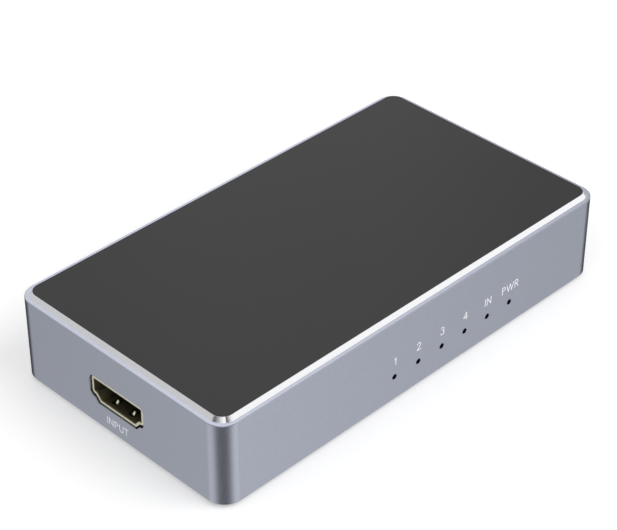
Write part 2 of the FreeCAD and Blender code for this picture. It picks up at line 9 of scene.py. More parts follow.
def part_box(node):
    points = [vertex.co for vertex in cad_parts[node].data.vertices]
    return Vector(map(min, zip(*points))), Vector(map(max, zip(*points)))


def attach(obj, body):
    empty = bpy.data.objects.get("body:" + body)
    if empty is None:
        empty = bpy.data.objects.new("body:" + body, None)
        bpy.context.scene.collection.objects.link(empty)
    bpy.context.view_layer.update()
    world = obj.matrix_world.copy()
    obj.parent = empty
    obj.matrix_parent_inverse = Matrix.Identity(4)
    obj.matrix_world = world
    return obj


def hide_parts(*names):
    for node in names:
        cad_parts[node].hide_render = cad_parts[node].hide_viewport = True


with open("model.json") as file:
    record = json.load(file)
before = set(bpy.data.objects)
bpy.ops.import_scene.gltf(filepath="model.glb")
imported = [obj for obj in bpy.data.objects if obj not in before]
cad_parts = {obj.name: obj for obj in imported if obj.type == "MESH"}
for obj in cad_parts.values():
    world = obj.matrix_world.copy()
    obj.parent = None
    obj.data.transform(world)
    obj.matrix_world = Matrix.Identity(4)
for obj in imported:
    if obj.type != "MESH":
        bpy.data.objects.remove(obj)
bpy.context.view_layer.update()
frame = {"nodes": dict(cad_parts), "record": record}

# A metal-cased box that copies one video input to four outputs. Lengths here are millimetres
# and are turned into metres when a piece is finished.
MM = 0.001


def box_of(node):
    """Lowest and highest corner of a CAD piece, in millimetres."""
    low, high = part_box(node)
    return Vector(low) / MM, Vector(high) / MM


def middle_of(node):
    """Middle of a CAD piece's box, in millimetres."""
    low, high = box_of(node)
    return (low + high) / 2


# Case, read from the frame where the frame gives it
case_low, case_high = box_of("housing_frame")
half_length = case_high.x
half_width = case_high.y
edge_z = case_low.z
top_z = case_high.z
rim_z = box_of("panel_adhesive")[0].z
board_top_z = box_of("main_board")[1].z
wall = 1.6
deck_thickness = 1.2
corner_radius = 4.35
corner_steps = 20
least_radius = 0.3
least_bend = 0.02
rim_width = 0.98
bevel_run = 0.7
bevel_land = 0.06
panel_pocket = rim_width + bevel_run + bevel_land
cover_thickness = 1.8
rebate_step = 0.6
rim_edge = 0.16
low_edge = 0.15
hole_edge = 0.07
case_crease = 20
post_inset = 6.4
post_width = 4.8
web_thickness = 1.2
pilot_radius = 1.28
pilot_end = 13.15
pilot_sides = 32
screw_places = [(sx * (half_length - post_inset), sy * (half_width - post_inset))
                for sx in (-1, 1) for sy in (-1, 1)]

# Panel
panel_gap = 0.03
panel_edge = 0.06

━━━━

■ What to do:
Pick out the lines above containing the word "body", then copy them.

■ Response for this exercise:
def attach(obj, body):
    empty = bpy.data.objects.get("body:" + body)
        empty = bpy.data.objects.new("body:" + body, None)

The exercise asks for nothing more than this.